**Requirements**
Repeat exactly the stretch of lines from the line containing "inner.position.set(-(box.min.x + box.max.x)" through the line containing "obj.matrix_parent_inverse = Matrix.Identity(4)", both included, and nothing else.

**Data segment**
________
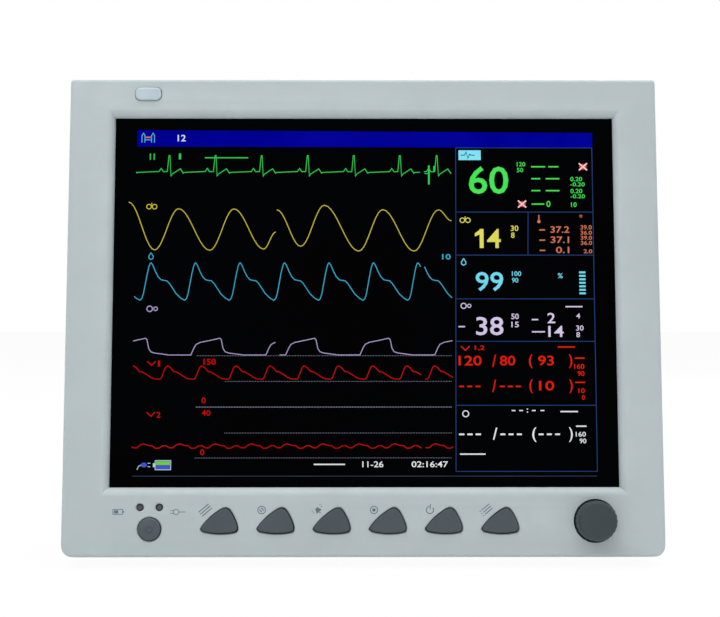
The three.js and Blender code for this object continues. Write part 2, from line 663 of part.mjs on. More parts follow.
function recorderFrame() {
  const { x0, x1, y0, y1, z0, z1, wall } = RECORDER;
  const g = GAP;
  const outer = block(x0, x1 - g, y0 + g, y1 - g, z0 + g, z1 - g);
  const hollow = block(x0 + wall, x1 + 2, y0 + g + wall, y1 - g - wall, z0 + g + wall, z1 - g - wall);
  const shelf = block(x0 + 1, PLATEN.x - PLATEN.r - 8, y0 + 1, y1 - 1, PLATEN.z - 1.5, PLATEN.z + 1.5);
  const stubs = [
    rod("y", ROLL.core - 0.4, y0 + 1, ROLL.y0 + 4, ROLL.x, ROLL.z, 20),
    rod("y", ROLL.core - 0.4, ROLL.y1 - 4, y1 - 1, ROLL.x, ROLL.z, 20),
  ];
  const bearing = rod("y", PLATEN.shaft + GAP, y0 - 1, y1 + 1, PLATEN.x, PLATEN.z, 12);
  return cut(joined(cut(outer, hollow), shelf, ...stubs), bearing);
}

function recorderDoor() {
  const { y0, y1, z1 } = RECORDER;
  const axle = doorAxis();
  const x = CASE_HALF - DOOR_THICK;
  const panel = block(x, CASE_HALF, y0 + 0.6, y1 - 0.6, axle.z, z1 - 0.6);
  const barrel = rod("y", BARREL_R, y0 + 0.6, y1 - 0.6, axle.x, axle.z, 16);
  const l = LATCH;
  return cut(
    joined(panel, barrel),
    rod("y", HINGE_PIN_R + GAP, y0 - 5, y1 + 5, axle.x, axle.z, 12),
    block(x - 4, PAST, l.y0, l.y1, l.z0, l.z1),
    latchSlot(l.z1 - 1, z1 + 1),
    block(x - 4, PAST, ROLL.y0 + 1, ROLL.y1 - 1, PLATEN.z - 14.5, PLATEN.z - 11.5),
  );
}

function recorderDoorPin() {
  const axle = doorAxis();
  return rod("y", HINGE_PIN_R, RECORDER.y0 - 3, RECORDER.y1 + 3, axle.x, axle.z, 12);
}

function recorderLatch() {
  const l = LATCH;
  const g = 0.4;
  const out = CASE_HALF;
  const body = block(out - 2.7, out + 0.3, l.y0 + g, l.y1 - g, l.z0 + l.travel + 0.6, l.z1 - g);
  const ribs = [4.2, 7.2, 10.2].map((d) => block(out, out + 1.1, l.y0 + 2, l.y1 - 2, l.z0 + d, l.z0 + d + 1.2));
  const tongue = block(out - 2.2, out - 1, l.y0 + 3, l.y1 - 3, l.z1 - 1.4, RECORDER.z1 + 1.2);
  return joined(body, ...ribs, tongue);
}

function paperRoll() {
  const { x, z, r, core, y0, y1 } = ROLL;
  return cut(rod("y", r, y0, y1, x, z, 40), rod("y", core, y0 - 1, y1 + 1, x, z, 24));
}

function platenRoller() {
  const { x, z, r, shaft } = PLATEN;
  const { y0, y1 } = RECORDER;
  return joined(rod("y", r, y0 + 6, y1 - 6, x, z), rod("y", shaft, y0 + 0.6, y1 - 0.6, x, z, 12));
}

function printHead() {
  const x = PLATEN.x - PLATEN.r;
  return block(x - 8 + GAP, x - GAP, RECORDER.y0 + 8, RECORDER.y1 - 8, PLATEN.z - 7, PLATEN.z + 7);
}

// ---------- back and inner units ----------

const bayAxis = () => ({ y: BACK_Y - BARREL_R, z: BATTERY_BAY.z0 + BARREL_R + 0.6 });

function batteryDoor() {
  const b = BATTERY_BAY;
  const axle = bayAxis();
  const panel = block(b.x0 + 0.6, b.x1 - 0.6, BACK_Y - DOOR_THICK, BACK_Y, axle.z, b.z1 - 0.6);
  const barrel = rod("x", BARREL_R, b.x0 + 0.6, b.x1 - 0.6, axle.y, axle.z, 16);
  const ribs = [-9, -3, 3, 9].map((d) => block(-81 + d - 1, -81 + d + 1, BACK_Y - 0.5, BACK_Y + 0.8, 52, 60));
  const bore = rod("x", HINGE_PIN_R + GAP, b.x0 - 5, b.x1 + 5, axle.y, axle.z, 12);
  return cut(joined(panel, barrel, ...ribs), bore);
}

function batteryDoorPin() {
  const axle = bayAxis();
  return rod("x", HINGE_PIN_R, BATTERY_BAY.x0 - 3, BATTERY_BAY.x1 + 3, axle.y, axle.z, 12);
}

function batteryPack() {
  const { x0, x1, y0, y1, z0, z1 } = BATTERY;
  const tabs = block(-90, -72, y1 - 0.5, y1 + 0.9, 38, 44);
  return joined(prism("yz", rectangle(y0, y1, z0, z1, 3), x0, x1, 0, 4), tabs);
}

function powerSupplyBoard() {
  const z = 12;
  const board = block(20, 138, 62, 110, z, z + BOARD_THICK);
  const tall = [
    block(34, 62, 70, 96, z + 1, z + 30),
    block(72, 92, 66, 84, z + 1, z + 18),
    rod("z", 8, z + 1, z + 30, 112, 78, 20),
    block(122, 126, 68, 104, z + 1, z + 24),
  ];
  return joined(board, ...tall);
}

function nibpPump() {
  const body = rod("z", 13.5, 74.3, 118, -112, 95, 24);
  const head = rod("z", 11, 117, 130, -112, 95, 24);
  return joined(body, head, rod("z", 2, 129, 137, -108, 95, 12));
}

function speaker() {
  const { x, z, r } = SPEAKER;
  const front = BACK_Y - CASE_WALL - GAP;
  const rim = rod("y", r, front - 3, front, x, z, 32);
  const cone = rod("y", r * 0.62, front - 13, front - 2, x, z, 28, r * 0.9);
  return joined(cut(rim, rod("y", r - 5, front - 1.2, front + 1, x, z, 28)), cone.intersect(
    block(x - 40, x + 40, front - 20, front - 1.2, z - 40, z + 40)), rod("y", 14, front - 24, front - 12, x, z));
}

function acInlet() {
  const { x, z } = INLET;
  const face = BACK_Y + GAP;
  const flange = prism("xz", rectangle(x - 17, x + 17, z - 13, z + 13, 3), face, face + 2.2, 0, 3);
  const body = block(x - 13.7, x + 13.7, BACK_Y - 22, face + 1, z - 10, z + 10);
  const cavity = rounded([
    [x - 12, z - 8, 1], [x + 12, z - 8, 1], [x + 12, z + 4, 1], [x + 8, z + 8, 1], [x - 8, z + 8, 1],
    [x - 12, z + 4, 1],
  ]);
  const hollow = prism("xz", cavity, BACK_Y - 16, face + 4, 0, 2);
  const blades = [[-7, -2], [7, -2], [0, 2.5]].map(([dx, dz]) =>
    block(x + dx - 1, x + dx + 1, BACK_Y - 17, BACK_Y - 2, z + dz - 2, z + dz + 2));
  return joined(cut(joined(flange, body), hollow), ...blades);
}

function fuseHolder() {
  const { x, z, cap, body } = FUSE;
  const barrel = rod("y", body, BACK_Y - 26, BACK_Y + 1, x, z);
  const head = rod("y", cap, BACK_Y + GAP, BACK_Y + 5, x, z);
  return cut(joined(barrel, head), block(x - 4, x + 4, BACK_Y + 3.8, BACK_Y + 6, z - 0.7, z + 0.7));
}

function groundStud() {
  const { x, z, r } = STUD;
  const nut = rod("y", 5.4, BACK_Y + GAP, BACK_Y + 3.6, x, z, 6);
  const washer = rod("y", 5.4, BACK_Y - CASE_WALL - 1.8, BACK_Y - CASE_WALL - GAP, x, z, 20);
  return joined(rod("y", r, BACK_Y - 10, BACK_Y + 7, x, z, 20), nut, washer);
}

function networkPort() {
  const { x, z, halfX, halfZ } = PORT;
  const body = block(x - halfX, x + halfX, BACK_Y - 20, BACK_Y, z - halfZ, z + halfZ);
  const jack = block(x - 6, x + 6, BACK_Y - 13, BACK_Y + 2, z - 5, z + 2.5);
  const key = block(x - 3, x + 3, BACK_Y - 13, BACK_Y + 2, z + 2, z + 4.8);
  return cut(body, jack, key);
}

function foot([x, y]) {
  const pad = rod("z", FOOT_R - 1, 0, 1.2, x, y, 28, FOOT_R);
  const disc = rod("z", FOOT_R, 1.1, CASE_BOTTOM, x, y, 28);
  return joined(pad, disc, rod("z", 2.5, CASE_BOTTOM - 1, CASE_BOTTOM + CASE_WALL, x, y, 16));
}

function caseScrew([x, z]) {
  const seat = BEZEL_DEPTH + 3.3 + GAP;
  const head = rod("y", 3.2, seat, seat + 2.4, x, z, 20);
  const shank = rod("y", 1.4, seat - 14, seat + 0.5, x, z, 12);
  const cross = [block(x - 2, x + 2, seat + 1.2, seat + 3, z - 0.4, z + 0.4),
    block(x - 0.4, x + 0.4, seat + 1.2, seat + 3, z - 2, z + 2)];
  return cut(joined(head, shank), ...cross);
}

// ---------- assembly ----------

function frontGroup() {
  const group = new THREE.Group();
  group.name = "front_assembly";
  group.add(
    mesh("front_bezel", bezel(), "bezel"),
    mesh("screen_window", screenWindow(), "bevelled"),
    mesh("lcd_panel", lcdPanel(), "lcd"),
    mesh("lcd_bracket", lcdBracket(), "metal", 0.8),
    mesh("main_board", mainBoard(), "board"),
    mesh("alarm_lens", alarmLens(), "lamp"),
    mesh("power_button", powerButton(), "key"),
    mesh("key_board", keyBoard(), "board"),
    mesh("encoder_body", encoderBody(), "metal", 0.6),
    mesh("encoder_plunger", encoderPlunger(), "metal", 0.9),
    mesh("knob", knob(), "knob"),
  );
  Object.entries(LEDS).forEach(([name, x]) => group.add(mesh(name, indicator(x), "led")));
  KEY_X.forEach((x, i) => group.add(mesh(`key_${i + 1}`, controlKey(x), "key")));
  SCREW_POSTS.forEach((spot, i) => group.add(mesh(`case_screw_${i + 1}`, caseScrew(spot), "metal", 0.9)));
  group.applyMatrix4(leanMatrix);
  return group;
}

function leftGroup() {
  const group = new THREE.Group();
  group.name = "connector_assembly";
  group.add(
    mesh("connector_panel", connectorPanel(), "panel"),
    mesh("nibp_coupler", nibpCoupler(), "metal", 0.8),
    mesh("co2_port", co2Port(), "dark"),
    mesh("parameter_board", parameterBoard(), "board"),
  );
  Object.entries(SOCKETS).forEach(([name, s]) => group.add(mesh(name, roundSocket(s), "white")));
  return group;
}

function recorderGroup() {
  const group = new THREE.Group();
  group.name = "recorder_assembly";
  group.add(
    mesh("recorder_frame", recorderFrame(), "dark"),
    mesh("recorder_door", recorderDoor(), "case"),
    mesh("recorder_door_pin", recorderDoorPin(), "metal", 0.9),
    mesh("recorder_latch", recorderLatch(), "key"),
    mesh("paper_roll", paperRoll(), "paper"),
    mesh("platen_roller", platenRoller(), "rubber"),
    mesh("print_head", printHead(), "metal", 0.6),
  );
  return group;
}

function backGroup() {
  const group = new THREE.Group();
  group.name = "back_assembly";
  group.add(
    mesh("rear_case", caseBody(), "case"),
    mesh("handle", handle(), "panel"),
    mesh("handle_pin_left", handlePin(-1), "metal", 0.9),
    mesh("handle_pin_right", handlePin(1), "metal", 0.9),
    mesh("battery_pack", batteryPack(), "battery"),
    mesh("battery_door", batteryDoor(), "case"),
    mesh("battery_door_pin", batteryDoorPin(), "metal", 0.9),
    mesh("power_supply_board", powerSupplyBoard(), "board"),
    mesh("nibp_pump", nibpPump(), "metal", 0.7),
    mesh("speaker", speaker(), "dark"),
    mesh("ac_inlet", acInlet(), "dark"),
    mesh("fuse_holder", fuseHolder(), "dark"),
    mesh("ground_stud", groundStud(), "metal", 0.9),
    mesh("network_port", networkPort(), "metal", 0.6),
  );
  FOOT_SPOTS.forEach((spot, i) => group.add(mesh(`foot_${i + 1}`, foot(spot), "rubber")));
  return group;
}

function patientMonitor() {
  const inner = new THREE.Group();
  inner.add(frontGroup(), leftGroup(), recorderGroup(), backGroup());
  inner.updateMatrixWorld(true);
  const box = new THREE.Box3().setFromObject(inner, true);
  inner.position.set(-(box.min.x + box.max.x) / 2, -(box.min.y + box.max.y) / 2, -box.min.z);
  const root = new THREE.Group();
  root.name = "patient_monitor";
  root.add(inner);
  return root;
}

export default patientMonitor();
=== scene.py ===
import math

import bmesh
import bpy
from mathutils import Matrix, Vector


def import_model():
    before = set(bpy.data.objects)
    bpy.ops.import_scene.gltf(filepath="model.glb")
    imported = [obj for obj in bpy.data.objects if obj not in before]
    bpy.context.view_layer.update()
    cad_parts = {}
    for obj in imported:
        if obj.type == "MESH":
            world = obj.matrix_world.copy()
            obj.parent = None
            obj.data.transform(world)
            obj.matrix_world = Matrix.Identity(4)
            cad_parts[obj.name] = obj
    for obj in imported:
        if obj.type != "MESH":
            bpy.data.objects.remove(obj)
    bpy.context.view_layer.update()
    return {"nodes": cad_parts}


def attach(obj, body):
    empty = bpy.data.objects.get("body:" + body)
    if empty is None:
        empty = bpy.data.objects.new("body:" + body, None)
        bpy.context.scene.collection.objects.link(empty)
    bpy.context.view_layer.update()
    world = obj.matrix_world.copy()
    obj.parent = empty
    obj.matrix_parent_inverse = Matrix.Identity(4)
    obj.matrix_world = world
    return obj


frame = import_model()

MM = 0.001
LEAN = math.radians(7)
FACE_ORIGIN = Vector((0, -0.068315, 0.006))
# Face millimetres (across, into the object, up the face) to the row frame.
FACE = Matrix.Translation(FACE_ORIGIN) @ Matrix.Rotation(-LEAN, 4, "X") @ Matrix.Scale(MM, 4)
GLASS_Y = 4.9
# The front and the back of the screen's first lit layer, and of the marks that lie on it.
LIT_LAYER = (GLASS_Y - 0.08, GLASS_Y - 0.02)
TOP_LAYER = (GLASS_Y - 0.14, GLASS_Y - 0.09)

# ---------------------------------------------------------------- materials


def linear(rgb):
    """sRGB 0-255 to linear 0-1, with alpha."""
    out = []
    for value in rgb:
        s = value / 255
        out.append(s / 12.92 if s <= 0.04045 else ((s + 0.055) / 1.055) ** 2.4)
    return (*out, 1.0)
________
**The reply**
  inner.position.set(-(box.min.x + box.max.x) / 2, -(box.min.y + box.max.y) / 2, -box.min.z);
  const root = new THREE.Group();
  root.name = "patient_monitor";
  root.add(inner);
  return root;
}

export default patientMonitor();
=== scene.py ===
import math

import bmesh
import bpy
from mathutils import Matrix, Vector


def import_model():
    before = set(bpy.data.objects)
    bpy.ops.import_scene.gltf(filepath="model.glb")
    imported = [obj for obj in bpy.data.objects if obj not in before]
    bpy.context.view_layer.update()
    cad_parts = {}
    for obj in imported:
        if obj.type == "MESH":
            world = obj.matrix_world.copy()
            obj.parent = None
            obj.data.transform(world)
            obj.matrix_world = Matrix.Identity(4)
            cad_parts[obj.name] = obj
    for obj in imported:
        if obj.type != "MESH":
            bpy.data.objects.remove(obj)
    bpy.context.view_layer.update()
    return {"nodes": cad_parts}


def attach(obj, body):
    empty = bpy.data.objects.get("body:" + body)
    if empty is None:
        empty = bpy.data.objects.new("body:" + body, None)
        bpy.context.scene.collection.objects.link(empty)
    bpy.context.view_layer.update()
    world = obj.matrix_world.copy()
    obj.parent = empty
    obj.matrix_parent_inverse = Matrix.Identity(4)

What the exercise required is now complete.